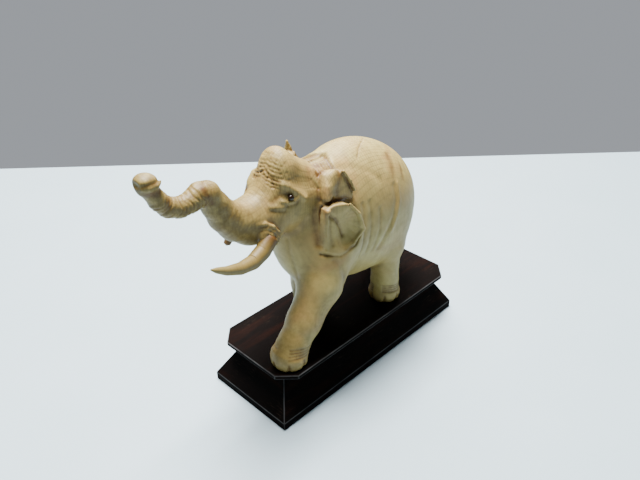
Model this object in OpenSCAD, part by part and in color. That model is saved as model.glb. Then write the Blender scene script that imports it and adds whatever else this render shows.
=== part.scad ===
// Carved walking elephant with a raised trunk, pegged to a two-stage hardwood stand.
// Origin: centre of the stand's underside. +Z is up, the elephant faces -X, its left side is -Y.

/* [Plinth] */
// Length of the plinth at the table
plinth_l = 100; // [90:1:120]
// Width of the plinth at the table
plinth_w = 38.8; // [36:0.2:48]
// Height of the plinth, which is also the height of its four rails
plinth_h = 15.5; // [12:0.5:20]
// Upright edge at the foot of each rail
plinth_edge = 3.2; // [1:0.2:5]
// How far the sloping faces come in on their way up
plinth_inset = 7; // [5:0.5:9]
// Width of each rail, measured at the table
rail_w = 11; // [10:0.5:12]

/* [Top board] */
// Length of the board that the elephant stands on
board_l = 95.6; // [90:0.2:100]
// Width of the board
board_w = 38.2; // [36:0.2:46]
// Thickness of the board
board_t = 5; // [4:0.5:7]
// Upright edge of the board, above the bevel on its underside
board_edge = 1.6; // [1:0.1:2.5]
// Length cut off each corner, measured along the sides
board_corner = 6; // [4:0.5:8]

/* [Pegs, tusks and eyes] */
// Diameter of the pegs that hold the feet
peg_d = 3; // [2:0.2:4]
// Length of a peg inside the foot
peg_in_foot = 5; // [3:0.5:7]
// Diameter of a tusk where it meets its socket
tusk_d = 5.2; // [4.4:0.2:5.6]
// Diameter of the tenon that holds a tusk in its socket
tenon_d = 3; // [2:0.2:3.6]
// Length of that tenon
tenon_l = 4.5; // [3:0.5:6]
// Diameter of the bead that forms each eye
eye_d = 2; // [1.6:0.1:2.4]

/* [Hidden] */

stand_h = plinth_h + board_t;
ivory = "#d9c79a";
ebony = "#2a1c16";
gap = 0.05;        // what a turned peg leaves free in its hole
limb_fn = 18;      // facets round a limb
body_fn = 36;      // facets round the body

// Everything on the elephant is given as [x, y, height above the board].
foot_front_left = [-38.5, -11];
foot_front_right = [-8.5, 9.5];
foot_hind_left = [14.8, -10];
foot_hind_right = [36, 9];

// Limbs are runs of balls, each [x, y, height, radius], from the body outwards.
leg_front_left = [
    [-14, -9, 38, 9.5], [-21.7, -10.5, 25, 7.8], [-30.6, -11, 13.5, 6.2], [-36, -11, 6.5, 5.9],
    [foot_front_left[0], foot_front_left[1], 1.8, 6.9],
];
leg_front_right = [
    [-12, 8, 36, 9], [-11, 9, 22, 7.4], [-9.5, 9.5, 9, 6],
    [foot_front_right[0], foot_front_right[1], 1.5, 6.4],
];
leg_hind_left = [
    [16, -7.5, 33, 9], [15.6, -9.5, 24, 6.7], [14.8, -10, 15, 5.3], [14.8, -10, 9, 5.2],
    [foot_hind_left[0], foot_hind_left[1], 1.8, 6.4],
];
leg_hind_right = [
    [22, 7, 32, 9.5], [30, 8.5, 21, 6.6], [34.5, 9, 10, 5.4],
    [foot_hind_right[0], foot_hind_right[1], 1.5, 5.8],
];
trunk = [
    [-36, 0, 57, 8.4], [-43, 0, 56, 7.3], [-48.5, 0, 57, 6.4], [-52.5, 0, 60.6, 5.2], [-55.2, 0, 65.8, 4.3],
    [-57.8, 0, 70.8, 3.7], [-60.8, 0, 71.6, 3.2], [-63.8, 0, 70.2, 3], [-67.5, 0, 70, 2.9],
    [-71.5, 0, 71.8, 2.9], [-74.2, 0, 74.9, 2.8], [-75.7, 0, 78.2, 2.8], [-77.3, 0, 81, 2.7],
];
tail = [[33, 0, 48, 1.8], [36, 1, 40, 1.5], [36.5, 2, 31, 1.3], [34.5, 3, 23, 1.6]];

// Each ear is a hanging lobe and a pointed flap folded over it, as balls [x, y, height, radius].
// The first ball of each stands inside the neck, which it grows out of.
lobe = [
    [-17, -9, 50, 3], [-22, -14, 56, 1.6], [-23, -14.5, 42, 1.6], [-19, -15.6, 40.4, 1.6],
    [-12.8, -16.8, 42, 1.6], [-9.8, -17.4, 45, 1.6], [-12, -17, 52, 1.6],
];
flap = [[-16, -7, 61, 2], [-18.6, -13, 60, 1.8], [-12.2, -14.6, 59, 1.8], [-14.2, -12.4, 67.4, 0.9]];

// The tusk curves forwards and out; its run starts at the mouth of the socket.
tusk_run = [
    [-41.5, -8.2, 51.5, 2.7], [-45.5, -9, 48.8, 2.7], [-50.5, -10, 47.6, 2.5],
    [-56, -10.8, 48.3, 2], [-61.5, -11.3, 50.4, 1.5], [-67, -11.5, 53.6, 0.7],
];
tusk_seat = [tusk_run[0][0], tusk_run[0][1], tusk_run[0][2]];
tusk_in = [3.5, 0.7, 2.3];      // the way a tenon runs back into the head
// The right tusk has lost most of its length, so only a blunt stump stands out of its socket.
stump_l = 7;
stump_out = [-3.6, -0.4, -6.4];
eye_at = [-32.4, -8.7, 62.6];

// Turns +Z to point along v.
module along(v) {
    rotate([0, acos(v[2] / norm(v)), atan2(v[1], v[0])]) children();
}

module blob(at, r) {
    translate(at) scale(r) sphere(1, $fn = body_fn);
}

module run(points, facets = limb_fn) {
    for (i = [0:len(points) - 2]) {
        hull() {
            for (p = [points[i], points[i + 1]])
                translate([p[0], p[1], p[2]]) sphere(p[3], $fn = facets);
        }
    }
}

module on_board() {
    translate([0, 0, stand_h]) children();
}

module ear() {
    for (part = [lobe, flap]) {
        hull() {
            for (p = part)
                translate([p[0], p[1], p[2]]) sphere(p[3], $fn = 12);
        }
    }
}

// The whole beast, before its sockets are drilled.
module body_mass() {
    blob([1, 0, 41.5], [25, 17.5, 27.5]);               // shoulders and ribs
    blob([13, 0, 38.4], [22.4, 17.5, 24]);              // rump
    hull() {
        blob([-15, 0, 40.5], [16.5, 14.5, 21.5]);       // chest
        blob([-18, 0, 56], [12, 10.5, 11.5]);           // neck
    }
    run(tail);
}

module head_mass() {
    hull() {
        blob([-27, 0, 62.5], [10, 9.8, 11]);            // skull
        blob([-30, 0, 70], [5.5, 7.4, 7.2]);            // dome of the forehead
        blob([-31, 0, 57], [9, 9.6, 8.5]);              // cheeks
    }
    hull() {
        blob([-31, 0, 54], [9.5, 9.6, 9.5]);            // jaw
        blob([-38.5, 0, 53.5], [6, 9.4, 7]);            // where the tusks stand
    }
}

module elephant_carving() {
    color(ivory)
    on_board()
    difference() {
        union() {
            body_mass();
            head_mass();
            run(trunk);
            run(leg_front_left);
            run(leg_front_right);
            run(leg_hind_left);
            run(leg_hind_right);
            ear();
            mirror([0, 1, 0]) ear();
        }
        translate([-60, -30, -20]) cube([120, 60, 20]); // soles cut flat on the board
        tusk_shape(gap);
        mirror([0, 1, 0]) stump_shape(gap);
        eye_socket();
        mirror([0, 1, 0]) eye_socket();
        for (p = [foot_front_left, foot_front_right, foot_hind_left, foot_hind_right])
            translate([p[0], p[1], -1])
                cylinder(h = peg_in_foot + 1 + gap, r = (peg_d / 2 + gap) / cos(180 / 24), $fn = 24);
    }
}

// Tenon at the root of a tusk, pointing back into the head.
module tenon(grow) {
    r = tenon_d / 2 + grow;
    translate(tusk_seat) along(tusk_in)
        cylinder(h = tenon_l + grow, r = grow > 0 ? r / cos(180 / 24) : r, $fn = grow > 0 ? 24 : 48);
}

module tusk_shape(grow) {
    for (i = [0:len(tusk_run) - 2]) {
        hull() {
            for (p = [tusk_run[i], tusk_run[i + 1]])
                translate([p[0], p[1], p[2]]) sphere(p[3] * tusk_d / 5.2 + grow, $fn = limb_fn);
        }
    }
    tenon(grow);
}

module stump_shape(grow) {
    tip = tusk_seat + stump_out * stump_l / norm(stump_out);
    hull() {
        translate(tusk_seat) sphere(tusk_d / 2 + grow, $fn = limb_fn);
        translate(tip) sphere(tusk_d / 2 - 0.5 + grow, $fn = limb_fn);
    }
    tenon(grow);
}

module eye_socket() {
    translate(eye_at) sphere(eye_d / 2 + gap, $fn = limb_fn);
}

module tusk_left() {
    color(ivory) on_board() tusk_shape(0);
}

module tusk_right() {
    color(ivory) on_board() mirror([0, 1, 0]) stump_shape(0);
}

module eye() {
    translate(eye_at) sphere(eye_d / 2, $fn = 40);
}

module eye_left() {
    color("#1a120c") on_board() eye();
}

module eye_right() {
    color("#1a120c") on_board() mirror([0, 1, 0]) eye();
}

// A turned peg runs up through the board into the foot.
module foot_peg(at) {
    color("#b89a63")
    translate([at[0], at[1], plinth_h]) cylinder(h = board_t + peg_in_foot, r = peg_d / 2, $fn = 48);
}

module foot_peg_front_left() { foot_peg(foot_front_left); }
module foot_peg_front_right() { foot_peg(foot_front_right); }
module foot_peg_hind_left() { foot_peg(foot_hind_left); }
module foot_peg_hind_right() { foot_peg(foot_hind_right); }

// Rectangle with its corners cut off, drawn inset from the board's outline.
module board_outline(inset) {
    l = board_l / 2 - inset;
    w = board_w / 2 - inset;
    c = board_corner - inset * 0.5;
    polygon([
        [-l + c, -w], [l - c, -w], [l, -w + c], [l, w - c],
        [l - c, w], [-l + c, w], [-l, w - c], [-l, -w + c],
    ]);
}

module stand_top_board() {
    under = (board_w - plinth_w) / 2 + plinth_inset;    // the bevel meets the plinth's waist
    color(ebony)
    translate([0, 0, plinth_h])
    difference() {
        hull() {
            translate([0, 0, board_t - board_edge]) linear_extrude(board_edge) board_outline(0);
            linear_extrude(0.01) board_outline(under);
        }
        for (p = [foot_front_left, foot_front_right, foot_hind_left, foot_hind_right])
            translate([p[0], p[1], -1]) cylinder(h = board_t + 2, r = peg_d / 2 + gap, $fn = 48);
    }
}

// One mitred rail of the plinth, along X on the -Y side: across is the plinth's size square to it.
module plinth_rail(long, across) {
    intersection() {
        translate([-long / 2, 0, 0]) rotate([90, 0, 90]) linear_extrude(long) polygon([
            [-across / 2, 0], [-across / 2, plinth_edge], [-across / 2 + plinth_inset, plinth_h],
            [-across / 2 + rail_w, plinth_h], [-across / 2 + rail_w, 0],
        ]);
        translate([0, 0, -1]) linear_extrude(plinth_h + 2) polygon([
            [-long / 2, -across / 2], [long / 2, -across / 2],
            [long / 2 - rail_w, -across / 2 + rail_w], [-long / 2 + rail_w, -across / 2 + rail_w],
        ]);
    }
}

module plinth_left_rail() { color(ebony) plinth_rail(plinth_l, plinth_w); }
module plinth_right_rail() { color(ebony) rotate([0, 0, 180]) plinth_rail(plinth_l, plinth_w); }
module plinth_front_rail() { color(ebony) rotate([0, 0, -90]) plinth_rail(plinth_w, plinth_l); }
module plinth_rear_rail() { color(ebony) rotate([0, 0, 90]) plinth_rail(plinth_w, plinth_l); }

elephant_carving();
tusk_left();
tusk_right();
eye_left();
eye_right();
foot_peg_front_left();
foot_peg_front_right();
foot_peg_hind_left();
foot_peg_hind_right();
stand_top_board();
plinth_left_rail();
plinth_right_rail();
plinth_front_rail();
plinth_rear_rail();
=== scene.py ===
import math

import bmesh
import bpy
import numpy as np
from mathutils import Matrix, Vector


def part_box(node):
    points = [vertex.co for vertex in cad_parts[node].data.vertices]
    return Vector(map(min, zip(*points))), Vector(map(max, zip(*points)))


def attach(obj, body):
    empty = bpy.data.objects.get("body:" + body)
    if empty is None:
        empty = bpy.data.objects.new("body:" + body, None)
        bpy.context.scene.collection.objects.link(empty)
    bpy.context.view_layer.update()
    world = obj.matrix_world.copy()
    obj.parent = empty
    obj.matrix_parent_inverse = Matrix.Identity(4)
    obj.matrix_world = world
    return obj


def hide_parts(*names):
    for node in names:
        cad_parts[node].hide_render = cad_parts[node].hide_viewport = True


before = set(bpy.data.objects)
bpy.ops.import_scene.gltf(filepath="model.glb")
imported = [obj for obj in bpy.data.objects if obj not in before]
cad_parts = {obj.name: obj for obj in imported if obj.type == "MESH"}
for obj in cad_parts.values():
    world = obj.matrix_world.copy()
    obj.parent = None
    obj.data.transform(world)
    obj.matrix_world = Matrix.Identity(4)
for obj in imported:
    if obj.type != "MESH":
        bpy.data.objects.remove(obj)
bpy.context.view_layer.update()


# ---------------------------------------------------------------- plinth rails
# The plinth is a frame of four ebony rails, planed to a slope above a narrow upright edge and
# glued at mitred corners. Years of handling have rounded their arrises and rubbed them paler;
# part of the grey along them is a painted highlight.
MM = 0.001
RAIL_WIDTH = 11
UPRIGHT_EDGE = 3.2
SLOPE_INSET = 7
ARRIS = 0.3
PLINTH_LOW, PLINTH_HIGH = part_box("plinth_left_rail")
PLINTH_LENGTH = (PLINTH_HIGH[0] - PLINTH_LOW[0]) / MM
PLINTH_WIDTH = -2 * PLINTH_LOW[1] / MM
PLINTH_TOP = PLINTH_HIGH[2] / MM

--

## What this task involves
Can you write out the lines above, from the first one through the one containing "side is -Y.", exactly as they appear and nothing more?

## Full response
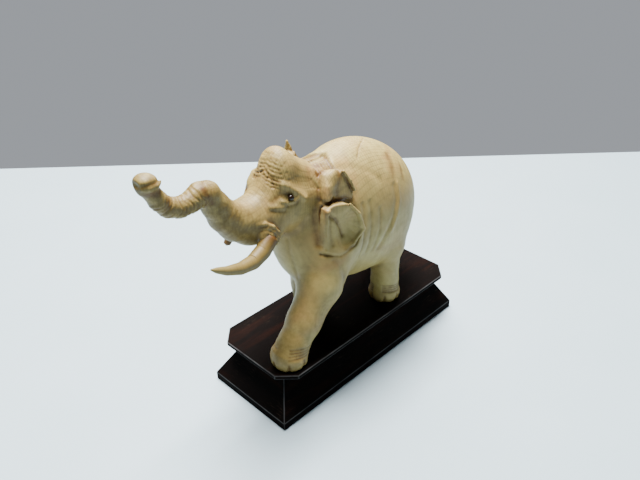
Model this object in OpenSCAD, part by part and in color. That model is saved as model.glb. Then write the Blender scene script that imports it and adds whatever else this render shows.
=== part.scad ===
// Carved walking elephant with a raised trunk, pegged to a two-stage hardwood stand.
// Origin: centre of the stand's underside. +Z is up, the elephant faces -X, its left side is -Y.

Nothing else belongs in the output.